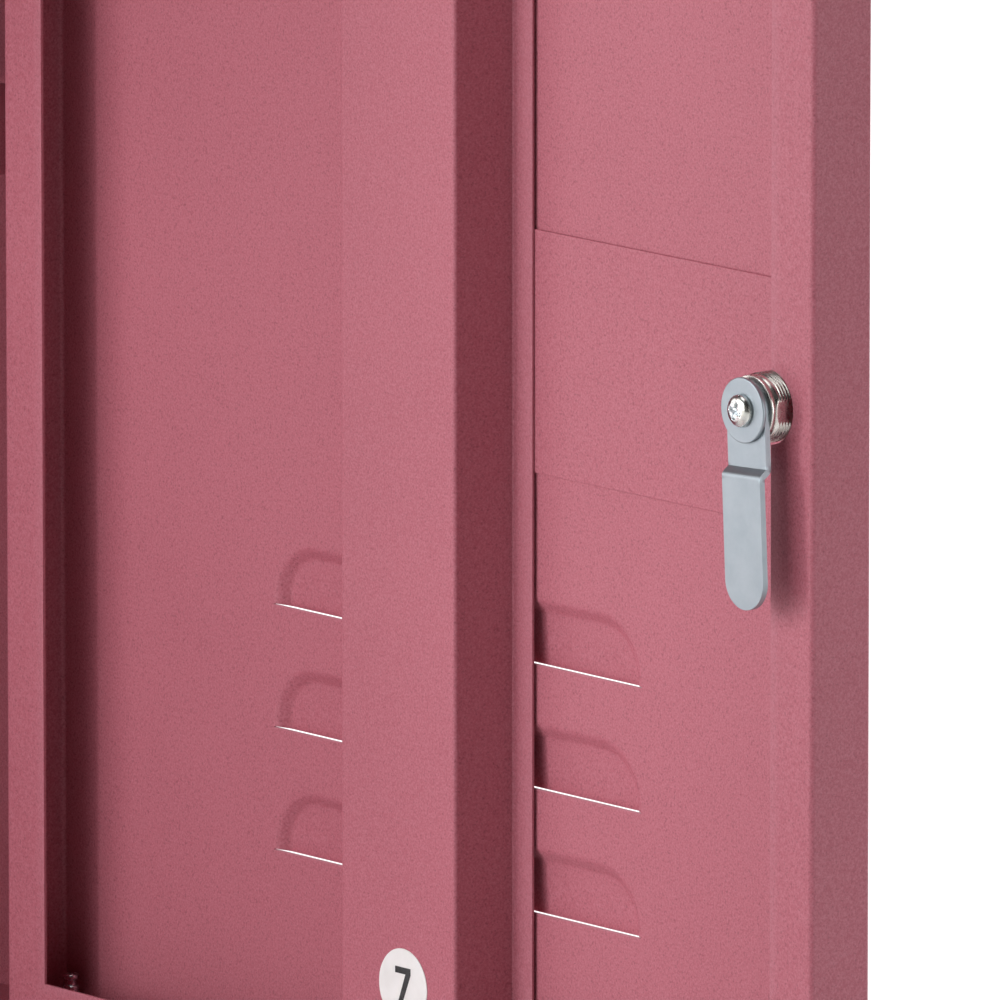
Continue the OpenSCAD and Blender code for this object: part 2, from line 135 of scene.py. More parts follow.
def make_light():
    """A large softbox square to the door's inner side, one that rakes it from the hinge side, two
    small ones for the part that the cabinet shades, one before the free edge, one over the
    cabinet, one over the floor, and a weak fill."""
    door_middle = (pan_low + pan_high) / 2
    area_light("key_softbox", door_middle + Vector((-2.2, 0.15, 0.75)), door_middle, 1.7, 1.7, 23)
    area_light("raking_softbox", (-1.79, 0.6, 0.9), (0.169, -0.42, 0.25), 0.35, 1.0, 10)
    area_light("hinge_softbox", (-0.35, -0.228, 0.28), (0.169, -0.228, 0.25), 0.045, 0.44, 0.5)
    area_light("cavity_softbox", (-0.12, -0.105, 0.24), (0.169, -0.25, 0.2), 0.17, 0.4, 0.44)
    area_light("edge_softbox", door_middle + Vector((0.95, -2.3, 0.3)), door_middle, 1.0, 1.6, 16)
    area_light("top_softbox", (-0.5, -0.3, 2.6), (0.1, -0.3, 0.3), 1.2, 1.2, 9)
    area_light("floor_softbox", (1.9, 1.5, 2.3), (1.4, 1.1, 0), 2.6, 2.6, 170)
    world = bpy.data.worlds.new("studio")
    world.use_nodes = True
    background = world.node_tree.nodes["Background"]
    background.inputs["Color"].default_value = (1, 0.985, 0.98, 1)
    background.inputs["Strength"].default_value = 0.03
    bpy.context.scene.world = world
    bpy.context.scene.view_settings.view_transform = "Standard"


def make_floor():
    """A plain pale floor, flush with the plane the cabinet stands on."""
    mesh = bpy.data.meshes.new("floor")
    reach = 14
    mesh.from_pydata([(-reach, -reach, 0), (reach, -reach, 0), (reach, reach, 0), (-reach, reach, 0)],
                     [], [(0, 1, 2, 3)])
    floor = bpy.data.objects.new("floor", mesh)
    bpy.context.scene.collection.objects.link(floor)
    finish = Finish("floor_finish", (0.93, 0.93, 0.93), 0.7)
    finish.vary_colour(finish.noise(6, 3), (0.92, 0.92, 0.92), (0.94, 0.94, 0.94))
    mesh.materials.append(finish.material)


# ------------------------------------------------------------------------------- finishes


class Finish:
    """One procedural finish: a shader on object coordinates, with colour, gloss and bump added."""

    def __init__(self, name, colour, roughness, metallic=0.0, gloss=0.5):
        """Starts the finish with even values, and keeps its object coordinates at hand."""
        self.material = bpy.data.materials.new(name)
        self.material.use_nodes = True
        self.tree = self.material.node_tree
        self.shader = self.tree.nodes["Principled BSDF"]
        self.shader.inputs["Base Color"].default_value = (*colour, 1)
        self.shader.inputs["Roughness"].default_value = roughness
        self.shader.inputs["Metallic"].default_value = metallic
        self.shader.inputs["Specular IOR Level"].default_value = gloss
        self.coordinates = self.tree.nodes.new("ShaderNodeTexCoord").outputs["Object"]
        self.material.diffuse_color = (*colour, 1)

    def noise(self, scale, detail=2.0, roughness=0.5):
        """A noise of so many grains a metre."""
        node = self.tree.nodes.new("ShaderNodeTexNoise")
        node.inputs["Scale"].default_value = scale
        node.inputs["Detail"].default_value = detail
        node.inputs["Roughness"].default_value = roughness
        self.tree.links.new(self.coordinates, node.inputs["Vector"])
        return node.outputs["Fac"]

    def span(self, value, low, high, out_low=0.0, out_high=1.0):
        """Maps a value from low..high onto out_low..out_high, held at both ends."""
        node = self.tree.nodes.new("ShaderNodeMapRange")
        for socket, number in zip(("From Min", "From Max", "To Min", "To Max"),
                                  (low, high, out_low, out_high)):
            node.inputs[socket].default_value = number
        self.tree.links.new(value, node.inputs["Value"])
        return node.outputs["Result"]

    def combine(self, operation, first, second):
        """Joins two values, or a value and a number, by one operation."""
        node = self.tree.nodes.new("ShaderNodeMath")
        node.operation = operation
        for socket, value in zip(node.inputs, (first, second)):
            if isinstance(value, (int, float)):
                socket.default_value = value
            else:
                self.tree.links.new(value, socket)
        return node.outputs["Value"]

    def mix(self, factor, first, second):
        """Mixes two colours, each a colour or a socket, by a factor."""
        node = self.tree.nodes.new("ShaderNodeMix")
        node.data_type = "RGBA"
        self.tree.links.new(factor, node.inputs["Factor"])
        for socket, value in zip((node.inputs[6], node.inputs[7]), (first, second)):
            if isinstance(value, tuple):
                socket.default_value = (*value, 1)
            else:
                self.tree.links.new(value, socket)
        return node.outputs[2]

    def vary_colour(self, factor, low, high):
        """Sets the colour to a mix of two by a factor."""
        self.set_colour(self.mix(factor, low, high))

    def set_colour(self, colour):
        """Feeds a socket to the shader's colour."""
        self.tree.links.new(colour, self.shader.inputs["Base Color"])

    def vary_roughness(self, value):
        """Feeds a socket to the shader's roughness."""
        self.tree.links.new(value, self.shader.inputs["Roughness"])

    def attribute(self, name):
        """A number stored on the piece's points, 0 where it has none."""
        node = self.tree.nodes.new("ShaderNodeAttribute")
        node.attribute_name = name
        return node.outputs["Fac"]

    def bump(self, *heights):
        """Adds reliefs one on another, each a height and its depth in millimetres."""
        normal = None
        for height, depth in heights:
            node = self.tree.nodes.new("ShaderNodeBump")
            node.inputs["Strength"].default_value = 1
            node.inputs["Distance"].default_value = depth * MM
            self.tree.links.new(height, node.inputs["Height"])
            if normal:
                self.tree.links.new(normal, node.inputs["Normal"])
            normal = node.outputs["Normal"]
        self.tree.links.new(normal, self.shader.inputs["Normal"])


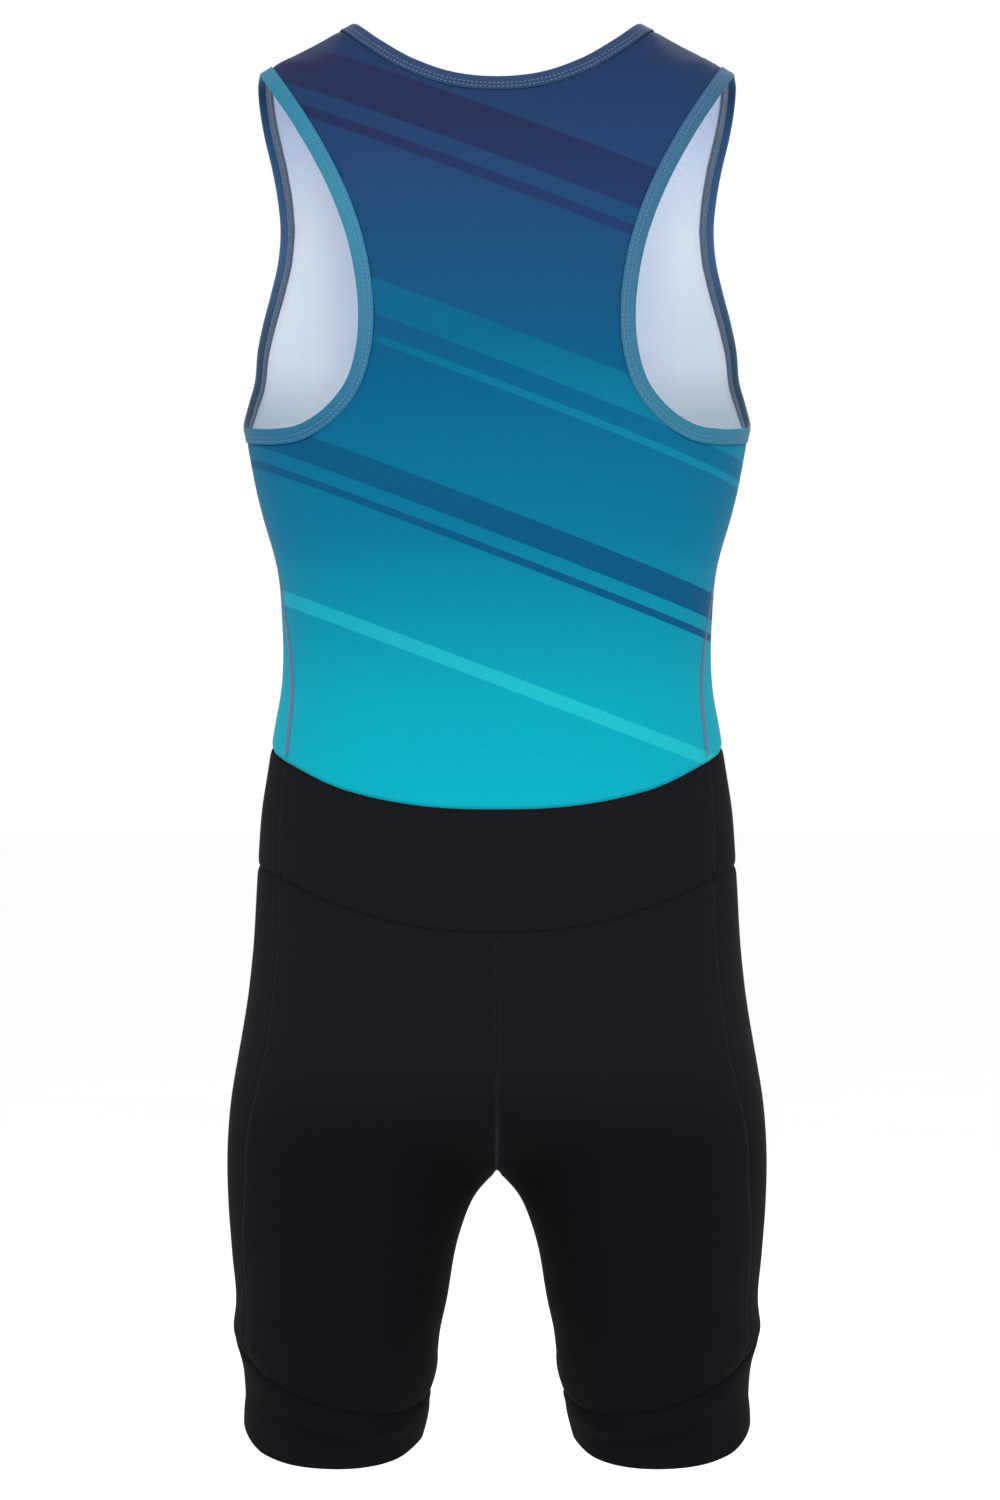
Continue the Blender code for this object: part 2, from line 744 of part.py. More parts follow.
def build_piece(name, cloth, colour, wall=WALL, proud=0.0):
    """Build one named piece from a sheet's points, in millimetres, and its faces."""
    points, faces = cloth
    points, faces = thickened(points, faces, wall, proud)
    mesh = bpy.data.meshes.new(name)
    mesh.from_pydata((points * MM).tolist(), [], [tuple(map(int, face)) for face in faces])
    mesh.materials.append(cloth_material(name, colour))
    mesh.shade_smooth()
    piece = bpy.data.objects.new(name, mesh)
    bpy.context.scene.collection.objects.link(piece)


def turned(cloth):
    """The same cloth with its faces turned over."""
    points, faces = cloth
    return points, [face[::-1] for face in faces]


def build_pair(stem, cloth, colour, **sizes):
    """Build a right-hand piece and its mirror image on the left."""
    build_piece(stem + "_right", cloth, colour, **sizes)
    points, faces = turned(cloth)
    build_piece(stem + "_left", (points * np.array([-1.0, 1.0, 1.0]), faces), colour, **sizes)


def edge_strip(edge, width):
    """Cloth in a strip along a closed edge."""
    index = np.arange(2 * len(edge)).reshape(2, -1)
    return np.concatenate([edge, beside(edge, width)]), net_faces(index, closed=True)


def upper_panels():
    build_piece("back_panel", back_panel_cloth(), PRINT_BLUE)
    build_piece("front_panel", turned(front_panel_cloth()), INSIDE_BLUE)


def waist_yoke():
    build_piece("waist_back", net_cloth(waist_net(BACK)), BLACK)
    build_piece("waist_front", turned(net_cloth(over_front(waist_net(FRONT)))), BLACK)


def shorts():
    build_pair("shorts_back", leg_cloth(BACK), BLACK)
    build_pair("shorts_front", turned(leg_cloth(FRONT)), BLACK)


def cuffs():
    build_pair("cuff", net_cloth(cuff_net(), closed=True), BLACK)


def bindings():
    """Folded bindings, a strip between each open edge and the panels."""
    sizes = {"wall": BINDING_WALL, "proud": BINDING_PROUD}
    build_pair("armhole_binding", turned(edge_strip(armhole_edge(), BINDING_WIDTH)), TEAL, **sizes)
    build_piece("neck_binding", turned(edge_strip(neck_edge(), BINDING_WIDTH)), NAVY, **sizes)


def main():
    for leftover in list(bpy.data.objects):
        bpy.data.objects.remove(leftover)
    upper_panels()
    waist_yoke()
    shorts()
    cuffs()
    bindings()


main()
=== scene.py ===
"""Rowing suit: the finish of a sleeveless one-piece in its worn, hollow form.

Each knitted piece is a thin shell on its solid's outer face: a sheet of quads, laid out flat
for its UV map, subdivided, creased and given a wall. The bindings are tape folded over
the open edges, and the threads of the seams are meshes of their own. Tables hold millimetres,
and the frame and the meshes are in metres. -Y is the back, and +Z is up from the shoulders.
"""

import json
import math
from itertools import groupby, product
from types import SimpleNamespace

import bmesh
import bpy
import numpy as np
from bpy.props import FloatProperty, FloatVectorProperty, PointerProperty
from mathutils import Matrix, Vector
from mathutils.bvhtree import BVHTree
from mathutils.kdtree import KDTree

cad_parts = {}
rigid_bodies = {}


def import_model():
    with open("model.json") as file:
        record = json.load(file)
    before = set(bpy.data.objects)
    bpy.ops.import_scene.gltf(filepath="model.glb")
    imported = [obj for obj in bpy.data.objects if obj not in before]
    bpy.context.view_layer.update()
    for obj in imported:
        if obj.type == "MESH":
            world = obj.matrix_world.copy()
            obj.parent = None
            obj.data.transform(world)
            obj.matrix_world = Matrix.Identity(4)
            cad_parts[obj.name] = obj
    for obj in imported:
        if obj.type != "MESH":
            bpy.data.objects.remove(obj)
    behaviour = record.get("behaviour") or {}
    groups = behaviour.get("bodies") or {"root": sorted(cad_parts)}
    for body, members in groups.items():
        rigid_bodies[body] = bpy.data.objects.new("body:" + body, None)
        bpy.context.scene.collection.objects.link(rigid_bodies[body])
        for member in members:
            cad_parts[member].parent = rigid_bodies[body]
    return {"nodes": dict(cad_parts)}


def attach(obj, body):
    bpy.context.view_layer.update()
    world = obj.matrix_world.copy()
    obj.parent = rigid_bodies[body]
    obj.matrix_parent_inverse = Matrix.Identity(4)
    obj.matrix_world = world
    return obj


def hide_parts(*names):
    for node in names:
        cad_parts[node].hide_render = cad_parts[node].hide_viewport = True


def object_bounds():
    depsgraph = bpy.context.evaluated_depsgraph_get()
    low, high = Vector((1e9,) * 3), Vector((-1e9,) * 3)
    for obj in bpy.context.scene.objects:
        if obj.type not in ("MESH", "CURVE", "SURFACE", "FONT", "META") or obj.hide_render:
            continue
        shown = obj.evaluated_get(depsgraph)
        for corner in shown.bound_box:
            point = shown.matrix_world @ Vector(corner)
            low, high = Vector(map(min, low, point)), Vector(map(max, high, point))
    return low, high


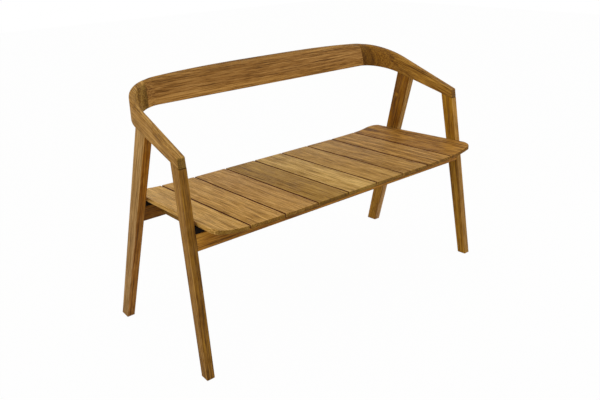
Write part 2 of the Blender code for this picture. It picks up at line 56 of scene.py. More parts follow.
class BenchSizes(bpy.types.PropertyGroup):
    """The sizes of the finished pieces."""

    seam: FloatProperty(
        name="Seam", description="Gap left between two pieces that touch", default=0.0003, unit="LENGTH")
    foot_half_width: FloatProperty(
        name="Foot Half Width", description="From the middle to a foot's outer face",
        default=0.650, unit="LENGTH")
    stock: FloatProperty(
        name="Stock", description="Thickness of the legs and of the band of arms and back",
        default=0.028, unit="LENGTH")
    leg_arris: FloatProperty(
        name="Leg Edge Rounding", description="Rounding of the legs' long edges",
        default=0.0026, unit="LENGTH")
    foot_arris: FloatProperty(
        name="Foot Rounding", description="Rounding of the feet's lower edges",
        default=0.0025, unit="LENGTH")
    band_arris: FloatProperty(
        name="Band Edge Rounding", description="Rounding of the arms' and the back's long edges",
        default=0.0030, unit="LENGTH")
    lower_arris: FloatProperty(
        name="Lower Edge Rounding", description="Rounding of the band's lower edges, over the legs",
        default=0.0010, unit="LENGTH")
    bend_arris: FloatProperty(
        name="Bend Edge Rounding", description="Rounding of the inner upper edge, at the middle of a bend",
        default=0.0085, unit="LENGTH")
    corner_radius: FloatProperty(
        name="Corner Radius", description="Outer radius of the bend from arm to back",
        default=0.150, unit="LENGTH")
    back_crown: FloatProperty(
        name="Back Crown", description="How far the back's top edge swells at its middle",
        default=0.0137, unit="LENGTH")
    slat_count: IntProperty(
        name="Seat Boards", description="Boards across the seat, the two raised ones among them", default=9)
    slat_gap: FloatProperty(
        name="Board Gap", description="Gap between two seat boards", default=0.005, unit="LENGTH")
    slat_thickness: FloatProperty(
        name="Board Thickness", description="Thickness of the seat boards", default=0.012, unit="LENGTH")
    slat_arris: FloatProperty(
        name="Board Edge Rounding", description="Rounding of the seat boards' edges",
        default=0.0016, unit="LENGTH")
    screw_head_radius: FloatProperty(
        name="Screw Head Radius", description="Radius of a pan head under the aprons",
        default=0.0040, unit="LENGTH")


class TeakColours(bpy.types.PropertyGroup):
    """The tones of oiled teak, and the painted shade of the gaps between the boards, as linear colours."""

    pale: FloatVectorProperty(
        name="Pale Wood", description="The lightest streaks",
        subtype="COLOR", default=(0.58, 0.350, 0.118), min=0, max=1)
    golden: FloatVectorProperty(
        name="Golden Wood", description="The middle tone",
        subtype="COLOR", default=(0.39, 0.205, 0.050), min=0, max=1)
    brown: FloatVectorProperty(
        name="Brown Wood", description="The darker bands between the streaks",
        subtype="COLOR", default=(0.235, 0.110, 0.015), min=0, max=1)
    line: FloatVectorProperty(
        name="Dark Line", description="Growth lines, veins and pores",
        subtype="COLOR", default=(0.100, 0.043, 0.004), min=0, max=1)
    end_grain: FloatVectorProperty(
        name="End Grain", description="Tint over the wood where its fibres are cut across",
        subtype="COLOR", default=(0.52, 0.48, 0.25), min=0, max=1)
    # Painted shade: the colour that the boards' sides take down in the gaps between them
    gap: FloatVectorProperty(
        name="Board Edge", description="The boards' shaded edges, down in the gaps between them",
        subtype="COLOR", default=(0.080, 0.012, 0.006), min=0, max=1)


class StudioSettings(bpy.types.PropertyGroup):
    """The camera and the light."""

    azimuth: FloatProperty(name="Azimuth", description="Camera's bearing, in degrees", default=-40.3375)
    elevation: FloatProperty(name="Elevation", description="Camera's height, in degrees", default=21.2819)
    roll: FloatProperty(name="Roll", description="Camera's roll, in degrees", default=-1.4858)
    distance: FloatProperty(
        name="Distance", description="From the camera to its target", default=2.46534, unit="LENGTH")
    target: FloatVectorProperty(
        name="Target", description="The point in the middle of the picture", subtype="XYZ", unit="LENGTH",
        default=(-0.0460, -0.01009, 0.35))
    lens: FloatProperty(name="Lens", description="Focal length in mm on a 36 mm sensor", default=40.704)
    key_power: FloatProperty(
        name="Key Light", description="Power of the large light on the left side", default=6.8)
    side_power: FloatProperty(
        name="Side Light", description="Power of the light in front on the right", default=8.8)
    fill: FloatProperty(name="Fill", description="Strength of the light from all round", default=0.71)


# Shader maths


class Socket:
    """A value in a node tree. Arithmetic on it adds Math nodes."""

    def __init__(self, shop, output):
        self.shop = shop
        self.output = output

    def maths(self, operation, *others):
        """A Math node of this value and up to two more."""
        return self.shop.out("ShaderNodeMath", {"operation": operation}, dict(enumerate((self, *others))))

    def __add__(self, other):
        return self.maths("ADD", other)

    def __radd__(self, other):
        return self.maths("ADD", other)

    def __sub__(self, other):
        return self.maths("SUBTRACT", other)

    def __rsub__(self, other):
        return (self * -1.0).maths("ADD", other)

    def __mul__(self, other):
        return self.maths("MULTIPLY", other)

    def __rmul__(self, other):
        return self.maths("MULTIPLY", other)

    def __truediv__(self, other):
        return self.maths("DIVIDE", other)

    def __pow__(self, other):
        return self.maths("POWER", other)

    def __abs__(self):
        return self.maths("ABSOLUTE")

    def fraction(self):
        """The part after the decimal point."""
        return self.maths("FRACT")

    def step(self, low, high):
        """0 below low, 1 above high, and a smooth rise between them."""
        return self.shop.out("ShaderNodeMapRange", {"interpolation_type": "SMOOTHSTEP"},
                             {"Value": self, "From Min": low, "From Max": high}, "Result")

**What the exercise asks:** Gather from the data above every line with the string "collection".

**Solution for this task:**
    bpy.context.scene.collection.objects.link(floor)
    bpy.context.scene.collection.objects.link(piece)
        bpy.context.scene.collection.objects.link(rigid_bodies[body])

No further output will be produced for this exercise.